Barbie passed the symbolic $1 billion mark (over €910 million) at the global box office on Sunday, August 6. But the film has not escaped controversy around the world, with censors particularly targeting its feminist themes.
In the United States, the film's country of origin, political reactions are polarized between Republicans and Democrats. Gavin Newsom, the Democratic governor of California (where part of the film's action takes place) hailed Barbie, who drives an electric car, as a "champion of climate activism."
On the Republican side, Elon Musk, owner of X (formerly Twitter), wrote on July 24 on social media that "if you take a shot every time Barbie says the word 'patriarchy,' you will pass out before the movie ends." Conservative polemicist Ben Shapiro, who burned a doll in his video review of the film, sounded a similar note.
In China, Barbie has also provoked defensive reactions from men who accuse it of "fueling conflict between the sexes" and "promoting Western propaganda." The character portrayed on screen by Margot Robbie is gradually becoming a feminist icon, in a country where discussion of such topics is generally censored. But the controversy also turned geopolitical in the region due to the "nine-dash line." Visible on a map in the background of a scene, this line represents Chinese claims in the South China Sea, in particular the Paracel and Spratly islands, disputed by Vietnam and the Philippines. In response, Vietnam has banned the film, while the Philippines demanded that the sequence be blurred before screening.

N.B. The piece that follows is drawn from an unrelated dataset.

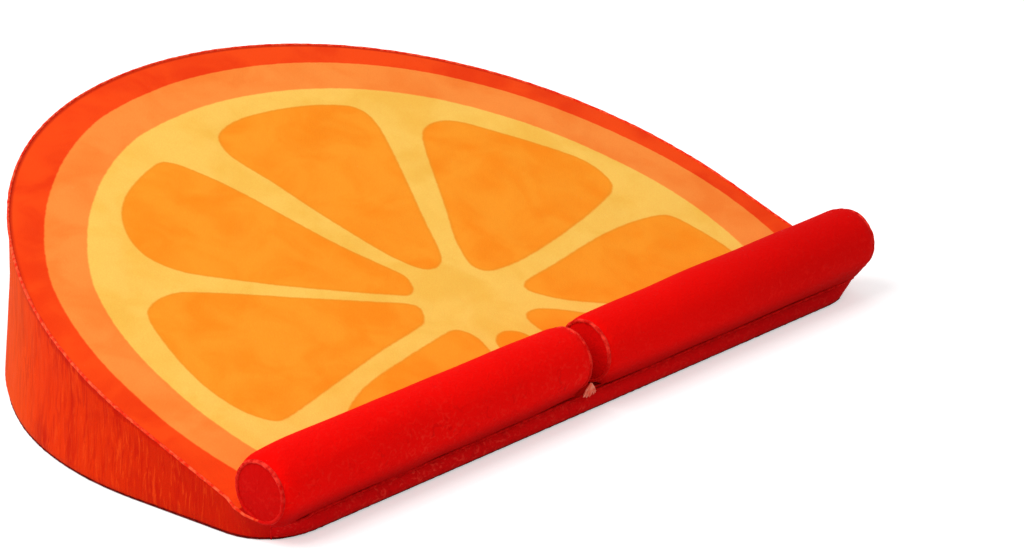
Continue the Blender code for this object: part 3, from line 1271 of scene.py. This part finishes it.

Although a worldwide success, Barbie has been a flop in South Korea, with just 460,000 tickets sold in two weeks (compared with 3.6 million for the latest Mission: Impossible, released eight days earlier). South Korean feminist activist Haein Shim, quoted in British daily The Guardian, said: "I think Barbie undoubtedly highlights the fact that a women-centered film with feminist humor is still regarded as a taboo subject." South Korea is the OECD country with the widest pay gap between men and women, and President Yoon Suk Yeol has blamed feminism as the cause of the country's low birth rate.
Even before its release in Japan, the film sparked a heated debate in the country due to the summer's other cinematic success: Oppenheimer, by Christopher Nolan, a biopic about the inventor of the nuclear bomb. The hashtag #barbenheimer quickly spread around the world, encouraging people to see both films one after the other. The country frowned upon the trend, as Japan marked on August 6 and 9 the 78th anniversary of the nuclear bombings of Hiroshima and Nagasaki. "It's going to be a summer to remember," the official account for Barbie wrote on social media, only to withdraw the post after Japanese internet users replied that they would "never forget" the summer of 1945.